Problem requirements: Reproduce the span that opens at the line containing "(5.0, -3.2), -8.0)" and closes at the line containing "CLOTH = 0.0003", both lines included, without alteration and without any other line.

Data provided:
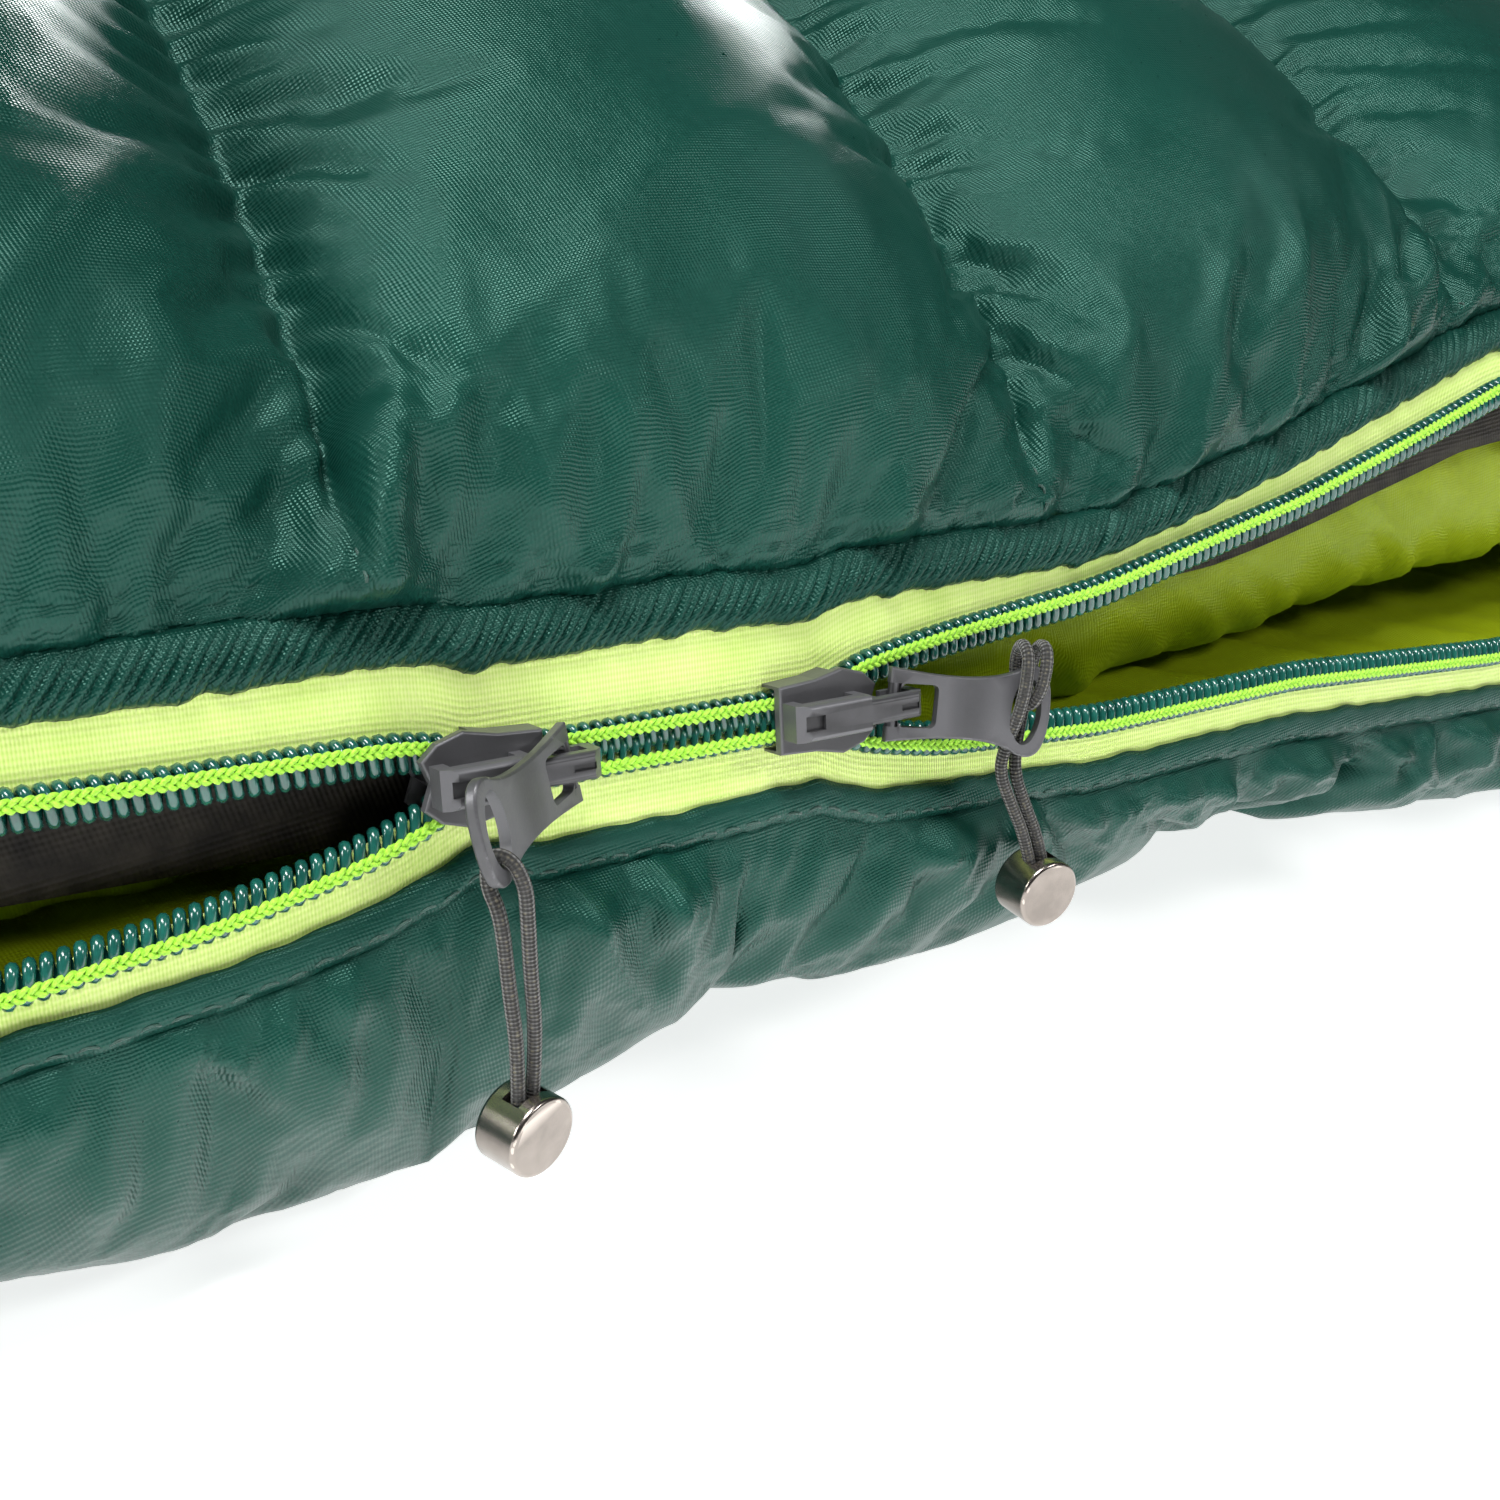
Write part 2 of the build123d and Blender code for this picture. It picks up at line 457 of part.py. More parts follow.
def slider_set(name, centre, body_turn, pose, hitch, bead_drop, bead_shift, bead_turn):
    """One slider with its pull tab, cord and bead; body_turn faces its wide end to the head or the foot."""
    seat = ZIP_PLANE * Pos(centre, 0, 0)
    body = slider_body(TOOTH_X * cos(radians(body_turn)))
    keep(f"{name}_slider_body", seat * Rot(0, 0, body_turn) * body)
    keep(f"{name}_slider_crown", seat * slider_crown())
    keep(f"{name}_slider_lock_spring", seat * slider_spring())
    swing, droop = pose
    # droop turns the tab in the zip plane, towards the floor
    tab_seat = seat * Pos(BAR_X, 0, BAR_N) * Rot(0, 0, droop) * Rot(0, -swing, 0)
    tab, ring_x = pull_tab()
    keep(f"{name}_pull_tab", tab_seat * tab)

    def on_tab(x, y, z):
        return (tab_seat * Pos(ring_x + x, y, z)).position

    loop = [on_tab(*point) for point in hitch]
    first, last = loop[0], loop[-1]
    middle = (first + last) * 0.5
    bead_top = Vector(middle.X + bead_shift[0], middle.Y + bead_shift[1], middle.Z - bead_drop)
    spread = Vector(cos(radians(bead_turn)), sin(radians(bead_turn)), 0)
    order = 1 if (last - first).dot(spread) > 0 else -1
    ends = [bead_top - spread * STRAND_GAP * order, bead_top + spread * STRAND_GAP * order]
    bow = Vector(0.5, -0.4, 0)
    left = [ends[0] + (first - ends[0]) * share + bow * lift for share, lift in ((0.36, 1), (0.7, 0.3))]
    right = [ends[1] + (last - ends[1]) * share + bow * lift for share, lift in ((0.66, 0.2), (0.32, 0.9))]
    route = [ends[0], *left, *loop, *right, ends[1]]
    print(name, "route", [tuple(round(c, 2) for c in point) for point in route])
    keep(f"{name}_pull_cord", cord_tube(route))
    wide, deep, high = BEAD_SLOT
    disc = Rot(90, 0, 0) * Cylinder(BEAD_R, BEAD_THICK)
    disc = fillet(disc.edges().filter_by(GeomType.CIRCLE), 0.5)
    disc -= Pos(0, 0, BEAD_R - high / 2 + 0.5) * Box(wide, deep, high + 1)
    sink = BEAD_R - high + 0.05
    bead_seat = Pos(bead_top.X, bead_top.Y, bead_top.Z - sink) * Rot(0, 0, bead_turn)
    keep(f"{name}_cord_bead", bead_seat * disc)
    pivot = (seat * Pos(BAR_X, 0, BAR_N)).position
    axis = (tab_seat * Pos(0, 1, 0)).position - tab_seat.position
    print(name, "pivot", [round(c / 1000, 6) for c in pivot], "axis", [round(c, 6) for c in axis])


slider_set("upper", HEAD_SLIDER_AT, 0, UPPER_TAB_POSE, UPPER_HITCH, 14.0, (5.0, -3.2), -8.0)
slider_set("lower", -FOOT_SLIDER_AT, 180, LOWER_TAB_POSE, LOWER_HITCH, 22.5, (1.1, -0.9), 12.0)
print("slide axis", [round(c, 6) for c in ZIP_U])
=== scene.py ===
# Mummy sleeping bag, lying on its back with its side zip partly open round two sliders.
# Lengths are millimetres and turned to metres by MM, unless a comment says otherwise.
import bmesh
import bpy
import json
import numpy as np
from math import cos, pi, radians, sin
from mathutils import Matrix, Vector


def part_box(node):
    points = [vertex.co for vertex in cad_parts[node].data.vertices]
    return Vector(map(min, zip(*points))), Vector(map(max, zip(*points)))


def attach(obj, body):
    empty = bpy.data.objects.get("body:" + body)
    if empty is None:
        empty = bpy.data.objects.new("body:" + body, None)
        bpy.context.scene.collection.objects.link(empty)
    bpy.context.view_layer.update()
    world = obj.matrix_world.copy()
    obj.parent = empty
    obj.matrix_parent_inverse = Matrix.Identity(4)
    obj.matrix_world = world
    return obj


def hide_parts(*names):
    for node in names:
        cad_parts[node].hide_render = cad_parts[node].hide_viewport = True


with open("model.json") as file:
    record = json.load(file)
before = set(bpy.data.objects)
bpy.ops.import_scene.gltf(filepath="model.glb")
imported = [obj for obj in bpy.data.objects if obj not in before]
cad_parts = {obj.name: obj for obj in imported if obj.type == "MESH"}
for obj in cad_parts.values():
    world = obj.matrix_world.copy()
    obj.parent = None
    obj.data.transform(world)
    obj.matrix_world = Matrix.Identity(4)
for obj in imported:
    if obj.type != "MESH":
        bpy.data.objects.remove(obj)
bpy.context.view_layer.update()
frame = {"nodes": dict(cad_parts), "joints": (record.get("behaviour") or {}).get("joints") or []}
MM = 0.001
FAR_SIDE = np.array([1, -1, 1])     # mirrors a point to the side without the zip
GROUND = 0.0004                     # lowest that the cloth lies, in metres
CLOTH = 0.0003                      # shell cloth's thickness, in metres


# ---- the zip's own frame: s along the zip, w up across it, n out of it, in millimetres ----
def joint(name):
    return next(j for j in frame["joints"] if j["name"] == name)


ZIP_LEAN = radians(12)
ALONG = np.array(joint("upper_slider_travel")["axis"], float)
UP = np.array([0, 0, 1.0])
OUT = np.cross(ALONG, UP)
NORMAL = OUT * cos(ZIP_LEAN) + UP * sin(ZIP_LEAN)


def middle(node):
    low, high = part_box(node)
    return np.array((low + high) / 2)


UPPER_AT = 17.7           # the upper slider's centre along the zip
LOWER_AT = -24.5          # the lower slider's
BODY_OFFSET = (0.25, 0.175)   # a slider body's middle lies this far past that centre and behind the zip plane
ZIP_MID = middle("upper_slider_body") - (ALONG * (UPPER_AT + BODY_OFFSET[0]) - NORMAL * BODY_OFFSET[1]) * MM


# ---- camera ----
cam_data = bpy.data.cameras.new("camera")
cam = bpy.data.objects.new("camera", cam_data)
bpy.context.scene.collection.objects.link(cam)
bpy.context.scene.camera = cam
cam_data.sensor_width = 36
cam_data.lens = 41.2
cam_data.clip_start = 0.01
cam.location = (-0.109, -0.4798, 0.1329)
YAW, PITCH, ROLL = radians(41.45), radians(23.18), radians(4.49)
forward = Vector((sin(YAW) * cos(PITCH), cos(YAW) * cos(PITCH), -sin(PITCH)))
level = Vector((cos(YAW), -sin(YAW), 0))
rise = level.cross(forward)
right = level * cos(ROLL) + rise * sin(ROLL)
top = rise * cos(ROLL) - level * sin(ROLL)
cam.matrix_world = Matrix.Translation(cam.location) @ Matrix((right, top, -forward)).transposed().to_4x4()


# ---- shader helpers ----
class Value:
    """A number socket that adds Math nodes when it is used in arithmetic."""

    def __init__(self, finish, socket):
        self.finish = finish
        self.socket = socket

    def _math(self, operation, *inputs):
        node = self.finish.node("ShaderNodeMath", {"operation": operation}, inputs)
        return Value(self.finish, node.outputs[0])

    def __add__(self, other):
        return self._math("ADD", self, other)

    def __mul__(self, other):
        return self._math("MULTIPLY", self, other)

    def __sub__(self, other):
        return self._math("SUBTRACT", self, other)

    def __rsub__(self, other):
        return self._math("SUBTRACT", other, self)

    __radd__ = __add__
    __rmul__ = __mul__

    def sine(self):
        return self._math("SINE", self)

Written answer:
slider_set("upper", HEAD_SLIDER_AT, 0, UPPER_TAB_POSE, UPPER_HITCH, 14.0, (5.0, -3.2), -8.0)
slider_set("lower", -FOOT_SLIDER_AT, 180, LOWER_TAB_POSE, LOWER_HITCH, 22.5, (1.1, -0.9), 12.0)
print("slide axis", [round(c, 6) for c in ZIP_U])
=== scene.py ===
# Mummy sleeping bag, lying on its back with its side zip partly open round two sliders.
# Lengths are millimetres and turned to metres by MM, unless a comment says otherwise.
import bmesh
import bpy
import json
import numpy as np
from math import cos, pi, radians, sin
from mathutils import Matrix, Vector


def part_box(node):
    points = [vertex.co for vertex in cad_parts[node].data.vertices]
    return Vector(map(min, zip(*points))), Vector(map(max, zip(*points)))


def attach(obj, body):
    empty = bpy.data.objects.get("body:" + body)
    if empty is None:
        empty = bpy.data.objects.new("body:" + body, None)
        bpy.context.scene.collection.objects.link(empty)
    bpy.context.view_layer.update()
    world = obj.matrix_world.copy()
    obj.parent = empty
    obj.matrix_parent_inverse = Matrix.Identity(4)
    obj.matrix_world = world
    return obj


def hide_parts(*names):
    for node in names:
        cad_parts[node].hide_render = cad_parts[node].hide_viewport = True


with open("model.json") as file:
    record = json.load(file)
before = set(bpy.data.objects)
bpy.ops.import_scene.gltf(filepath="model.glb")
imported = [obj for obj in bpy.data.objects if obj not in before]
cad_parts = {obj.name: obj for obj in imported if obj.type == "MESH"}
for obj in cad_parts.values():
    world = obj.matrix_world.copy()
    obj.parent = None
    obj.data.transform(world)
    obj.matrix_world = Matrix.Identity(4)
for obj in imported:
    if obj.type != "MESH":
        bpy.data.objects.remove(obj)
bpy.context.view_layer.update()
frame = {"nodes": dict(cad_parts), "joints": (record.get("behaviour") or {}).get("joints") or []}
MM = 0.001
FAR_SIDE = np.array([1, -1, 1])     # mirrors a point to the side without the zip
GROUND = 0.0004                     # lowest that the cloth lies, in metres
CLOTH = 0.0003                      # shell cloth's thickness, in metres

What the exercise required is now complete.